Scripts that build objects:
━━━━━━━━━━━━━━━━━━━━━━━━━━━━━━

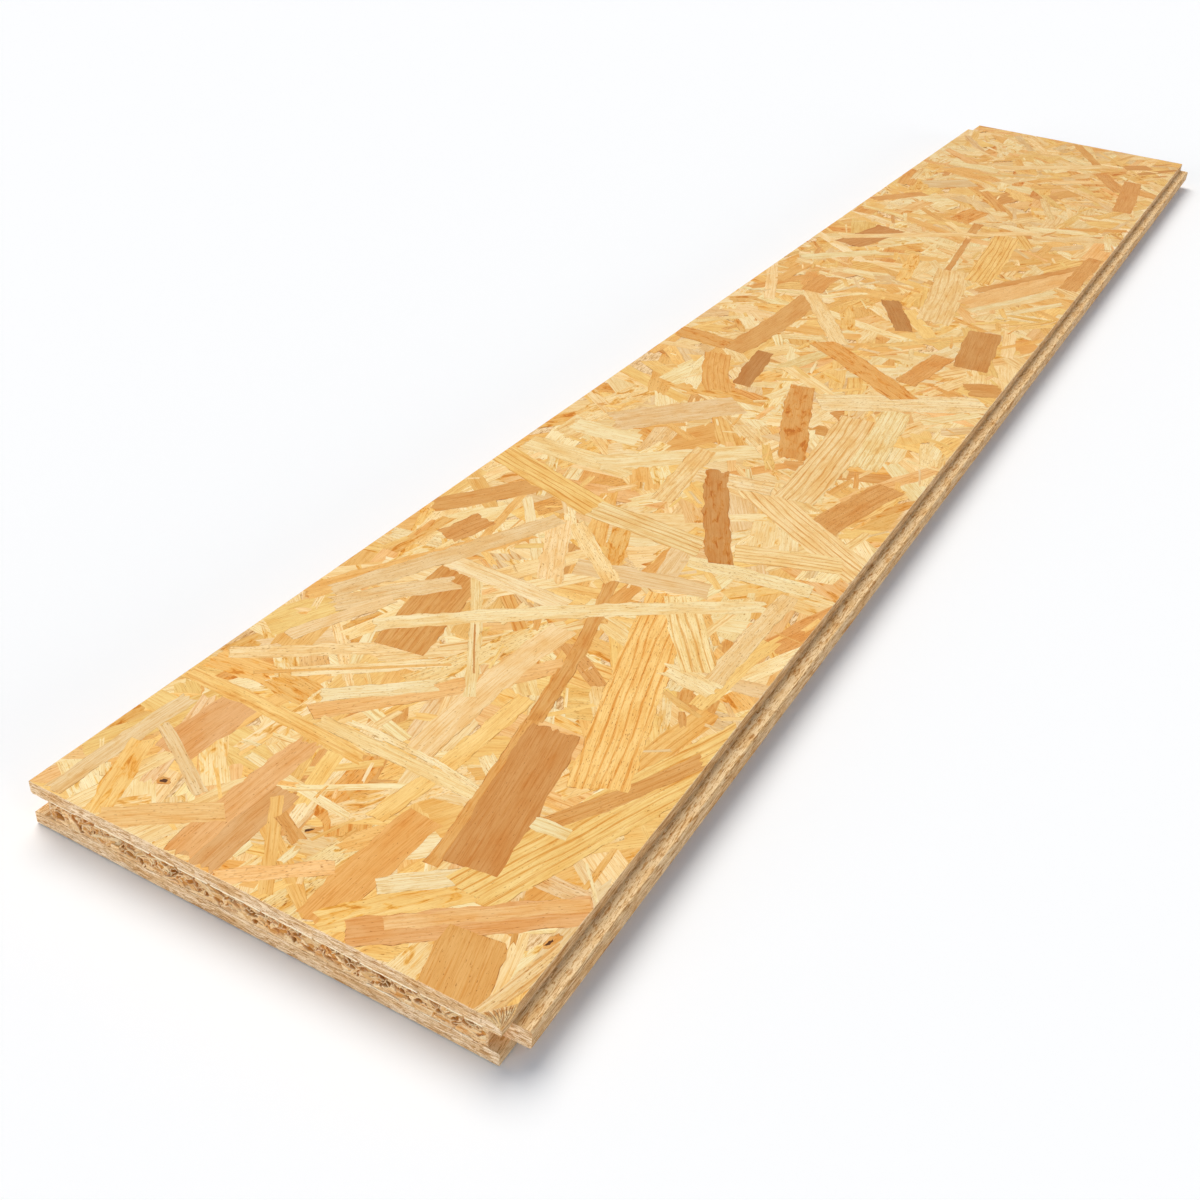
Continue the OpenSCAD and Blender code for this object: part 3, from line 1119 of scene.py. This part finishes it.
def seen_directly(t):
    """1 for a ray that shows the background itself, and 0 for one that lights the object."""
    path = t.new("LightPath").outputs
    seen = t.math("MAXIMUM", path["Is Camera Ray"], path["Is Glossy Ray"])
    return t.math("MAXIMUM", seen, path["Is Transmission Ray"])


def make_world():
    """Even light from all round, which looks white wherever it is seen."""
    t = Tree(bpy.data.worlds.new("studio"))
    bpy.context.scene.world = t.owner
    seen = seen_directly(t)
    background = t.nodes["Background"].inputs
    t.put(background["Color"], t.mix(seen, COOL, (1, 1, 1)))
    t.put(background["Strength"], t.math("MULTIPLY_ADD", seen, 1 - FILL, FILL))


def make_floor():
    """A pale floor that is white where it is lit and keeps the board's shadow."""
    size, under = 8.0, -0.0001
    mesh = bpy.data.meshes.new("floor")
    ring = [(-size, -size, under), (size, -size, under), (size, size, under), (-size, size, under)]
    mesh.from_pydata(ring, [], [[0, 1, 2, 3]])
    t = Tree(bpy.data.materials.new("floor_white"))
    t.nodes.remove(t.nodes["Principled BSDF"])
    matt = t.new("BsdfDiffuse", (*FLOOR_WHITE, 1))
    glow = t.new("Emission")
    t.put(glow.inputs["Strength"], t.times(seen_directly(t), FLOOR_GLOW))
    both = t.new("AddShader", matt.outputs[0], glow.outputs[0])
    t.put(t.nodes["Material Output"].inputs["Surface"], both.outputs[0])
    mesh.materials.append(t.owner)
    add_object("floor", mesh)


def make_lamp(name, azimuth, elevation, spread, strength, colour=(1, 1, 1)):
    """A large soft lamp far away, which stands this way from the board."""
    data = bpy.data.lights.new(name, "SUN")
    data.angle = math.radians(spread)
    data.energy = strength
    data.color = colour
    away = direction(azimuth, elevation)
    add_object(name, data).matrix_world = away.to_track_quat("Z", "Y").to_matrix().to_4x4()


def make_lamps():
    """A key lamp behind the board to the left, and two low ones for the near end and the tongue."""
    make_lamp("key_lamp", azimuth=51, elevation=56, spread=44, strength=2.565, colour=WARM)
    make_lamp("end_lamp", azimuth=166, elevation=7, spread=25, strength=1.36)
    make_lamp("side_lamp", azimuth=255, elevation=9, spread=25, strength=0.70)


# -------- the whole board

bpy.context.scene.view_settings.view_transform = "Standard"
make_camera()
make_world()
make_floor()
make_lamps()

strand_material = strand_wood("pressed_strands")
pieces = {
    "body": milled_body(),
    "face": face_skin(),
    "underside": underside_skin(),
    "core": end_core(),
}
pieces["face"].data.materials.append(strand_material)
pieces["underside"].data.materials.append(strand_material)
pieces["core"].data.materials.append(core_wood())
for piece in pieces.values():
    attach(piece, "root")
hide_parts("board")
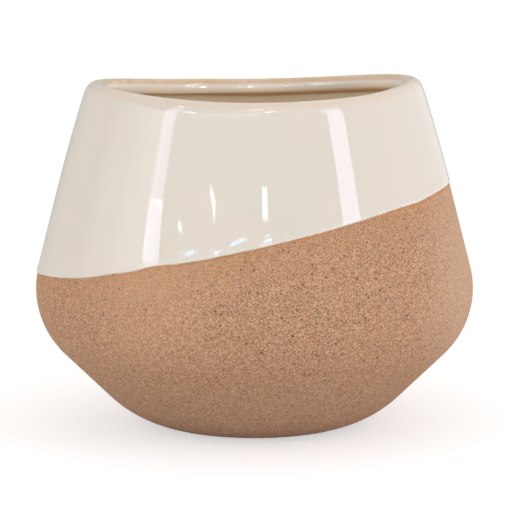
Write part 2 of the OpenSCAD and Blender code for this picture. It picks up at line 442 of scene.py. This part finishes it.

━━━━━━━━━━━━━━━━━━━━━━━━━━━━━━

### Request
Copy every line verbatim.

### Exercise response
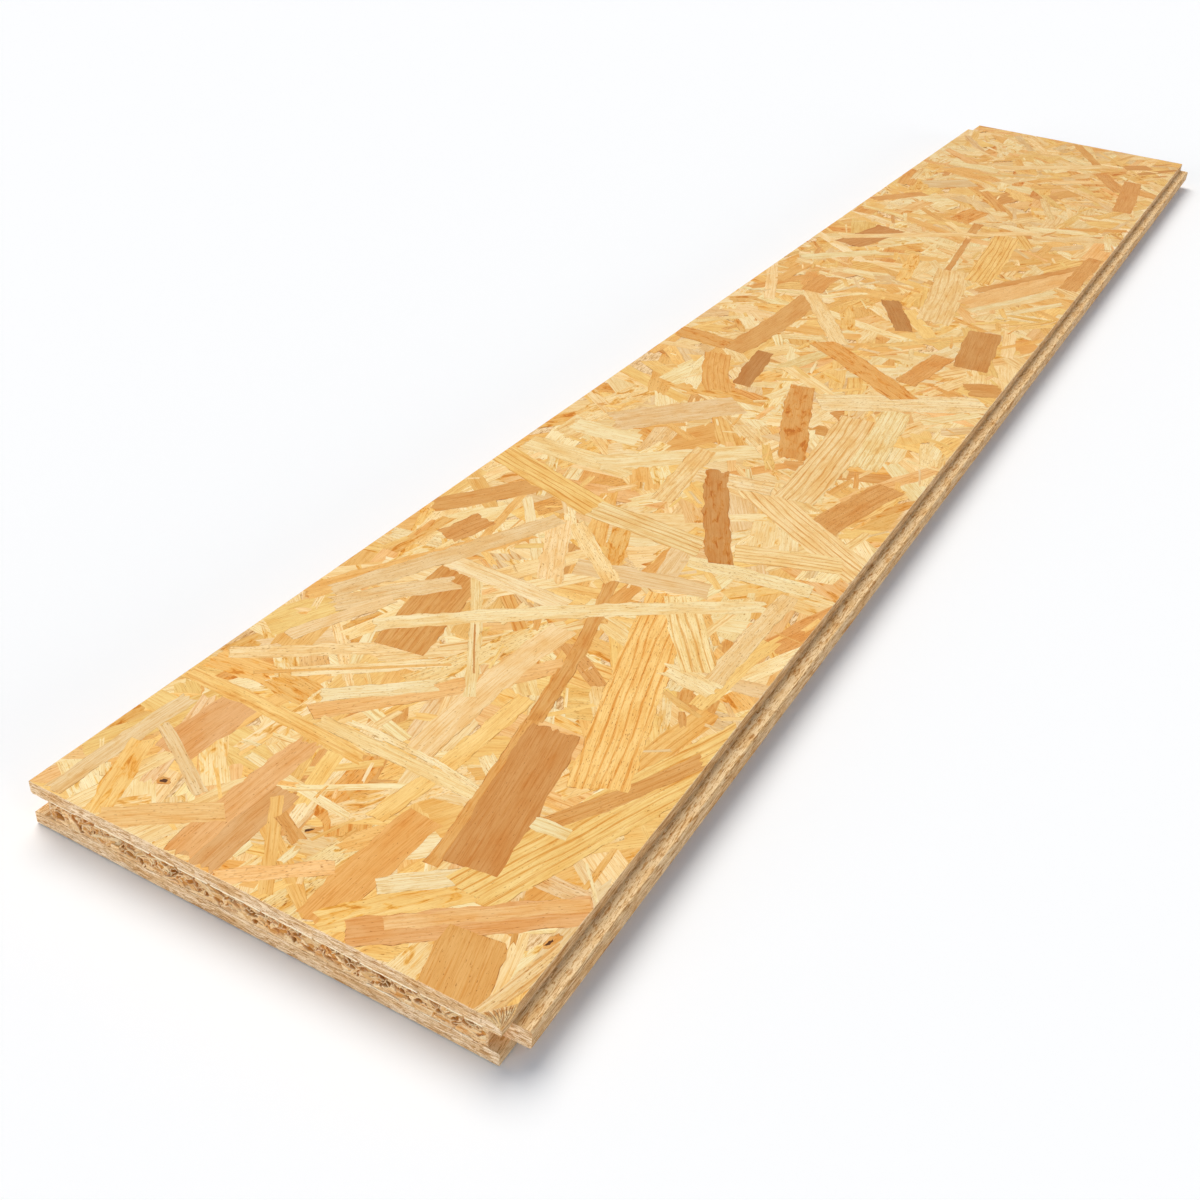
Continue the OpenSCAD and Blender code for this object: part 3, from line 1119 of scene.py. This part finishes it.
def seen_directly(t):
    """1 for a ray that shows the background itself, and 0 for one that lights the object."""
    path = t.new("LightPath").outputs
    seen = t.math("MAXIMUM", path["Is Camera Ray"], path["Is Glossy Ray"])
    return t.math("MAXIMUM", seen, path["Is Transmission Ray"])


def make_world():
    """Even light from all round, which looks white wherever it is seen."""
    t = Tree(bpy.data.worlds.new("studio"))
    bpy.context.scene.world = t.owner
    seen = seen_directly(t)
    background = t.nodes["Background"].inputs
    t.put(background["Color"], t.mix(seen, COOL, (1, 1, 1)))
    t.put(background["Strength"], t.math("MULTIPLY_ADD", seen, 1 - FILL, FILL))


def make_floor():
    """A pale floor that is white where it is lit and keeps the board's shadow."""
    size, under = 8.0, -0.0001
    mesh = bpy.data.meshes.new("floor")
    ring = [(-size, -size, under), (size, -size, under), (size, size, under), (-size, size, under)]
    mesh.from_pydata(ring, [], [[0, 1, 2, 3]])
    t = Tree(bpy.data.materials.new("floor_white"))
    t.nodes.remove(t.nodes["Principled BSDF"])
    matt = t.new("BsdfDiffuse", (*FLOOR_WHITE, 1))
    glow = t.new("Emission")
    t.put(glow.inputs["Strength"], t.times(seen_directly(t), FLOOR_GLOW))
    both = t.new("AddShader", matt.outputs[0], glow.outputs[0])
    t.put(t.nodes["Material Output"].inputs["Surface"], both.outputs[0])
    mesh.materials.append(t.owner)
    add_object("floor", mesh)


def make_lamp(name, azimuth, elevation, spread, strength, colour=(1, 1, 1)):
    """A large soft lamp far away, which stands this way from the board."""
    data = bpy.data.lights.new(name, "SUN")
    data.angle = math.radians(spread)
    data.energy = strength
    data.color = colour
    away = direction(azimuth, elevation)
    add_object(name, data).matrix_world = away.to_track_quat("Z", "Y").to_matrix().to_4x4()


def make_lamps():
    """A key lamp behind the board to the left, and two low ones for the near end and the tongue."""
    make_lamp("key_lamp", azimuth=51, elevation=56, spread=44, strength=2.565, colour=WARM)
    make_lamp("end_lamp", azimuth=166, elevation=7, spread=25, strength=1.36)
    make_lamp("side_lamp", azimuth=255, elevation=9, spread=25, strength=0.70)


# -------- the whole board

bpy.context.scene.view_settings.view_transform = "Standard"
make_camera()
make_world()
make_floor()
make_lamps()

strand_material = strand_wood("pressed_strands")
pieces = {
    "body": milled_body(),
    "face": face_skin(),
    "underside": underside_skin(),
    "core": end_core(),
}
pieces["face"].data.materials.append(strand_material)
pieces["underside"].data.materials.append(strand_material)
pieces["core"].data.materials.append(core_wood())
for piece in pieces.values():
    attach(piece, "root")
hide_parts("board")
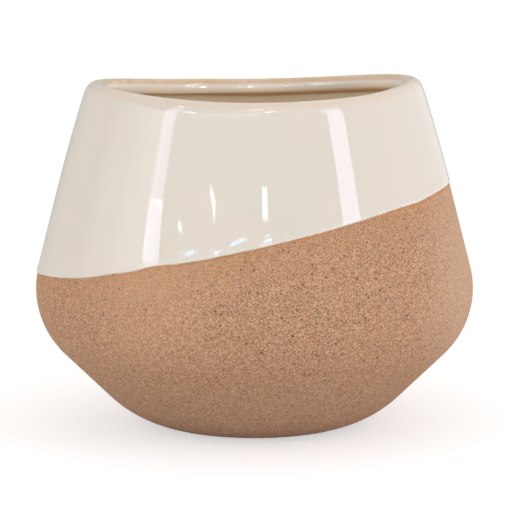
Write part 2 of the OpenSCAD and Blender code for this picture. It picks up at line 442 of scene.py. This part finishes it.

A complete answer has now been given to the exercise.